▸ **Exercise instructions**: State how many lines in the records hold the word "object", giving the number and no other text.

▸ **Entries**:
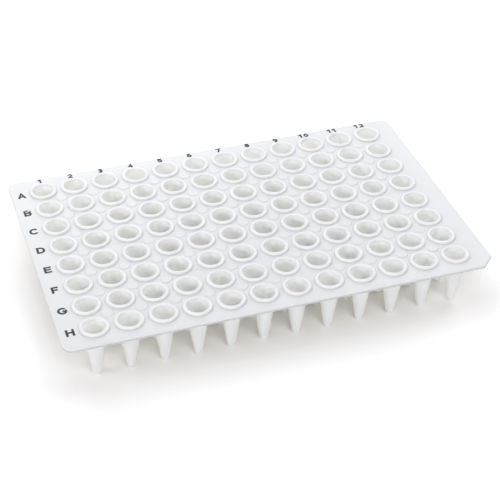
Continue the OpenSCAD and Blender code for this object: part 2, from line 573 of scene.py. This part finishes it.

...

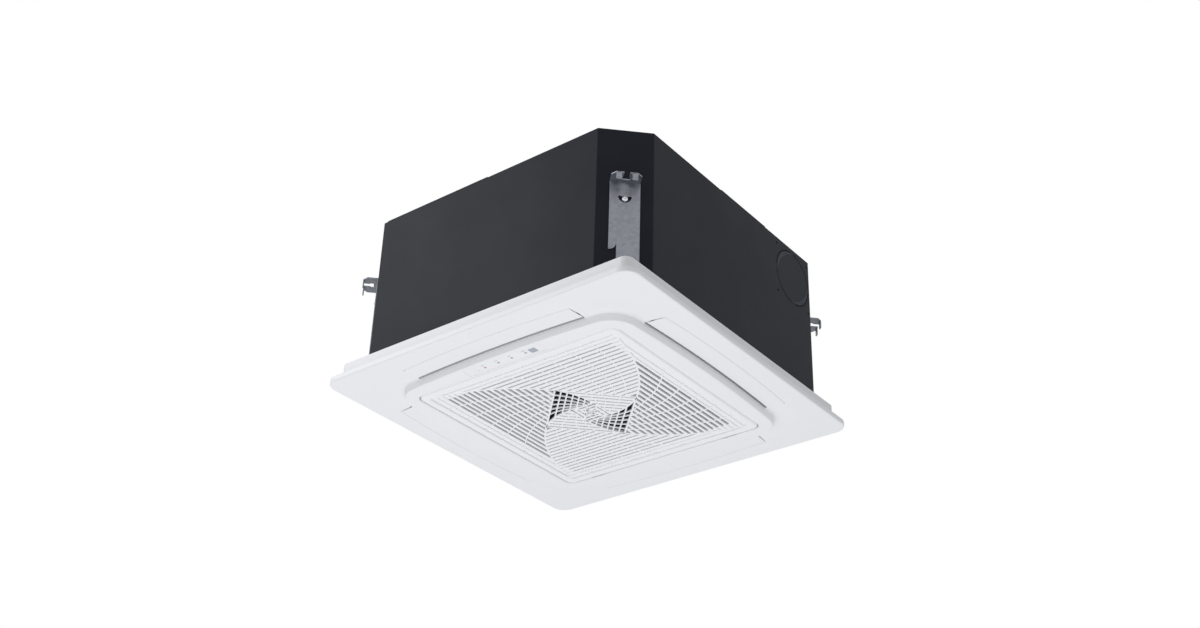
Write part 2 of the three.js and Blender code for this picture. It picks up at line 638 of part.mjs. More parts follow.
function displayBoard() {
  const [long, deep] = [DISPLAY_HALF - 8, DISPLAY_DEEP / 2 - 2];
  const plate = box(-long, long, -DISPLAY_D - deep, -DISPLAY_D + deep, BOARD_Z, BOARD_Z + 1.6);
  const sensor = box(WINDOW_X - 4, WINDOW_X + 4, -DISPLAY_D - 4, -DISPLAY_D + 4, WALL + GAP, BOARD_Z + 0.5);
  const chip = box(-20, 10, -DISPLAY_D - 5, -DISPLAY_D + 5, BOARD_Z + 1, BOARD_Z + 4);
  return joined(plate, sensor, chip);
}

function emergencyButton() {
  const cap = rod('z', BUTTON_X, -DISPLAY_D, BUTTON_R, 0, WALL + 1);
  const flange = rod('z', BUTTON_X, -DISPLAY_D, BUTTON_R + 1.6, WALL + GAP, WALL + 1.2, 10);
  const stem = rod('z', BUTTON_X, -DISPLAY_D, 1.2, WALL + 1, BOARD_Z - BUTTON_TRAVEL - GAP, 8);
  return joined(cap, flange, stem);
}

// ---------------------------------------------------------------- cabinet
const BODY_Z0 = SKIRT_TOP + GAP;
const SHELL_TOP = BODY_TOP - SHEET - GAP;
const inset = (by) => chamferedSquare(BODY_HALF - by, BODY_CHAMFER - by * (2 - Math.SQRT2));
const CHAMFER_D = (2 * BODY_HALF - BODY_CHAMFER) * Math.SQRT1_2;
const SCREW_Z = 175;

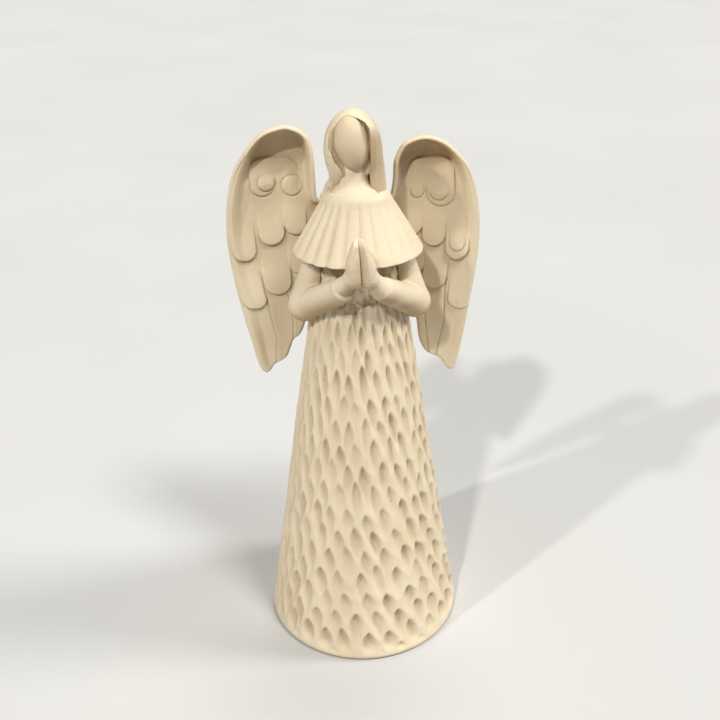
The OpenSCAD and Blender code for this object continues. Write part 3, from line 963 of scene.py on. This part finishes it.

▸ **Output**: 2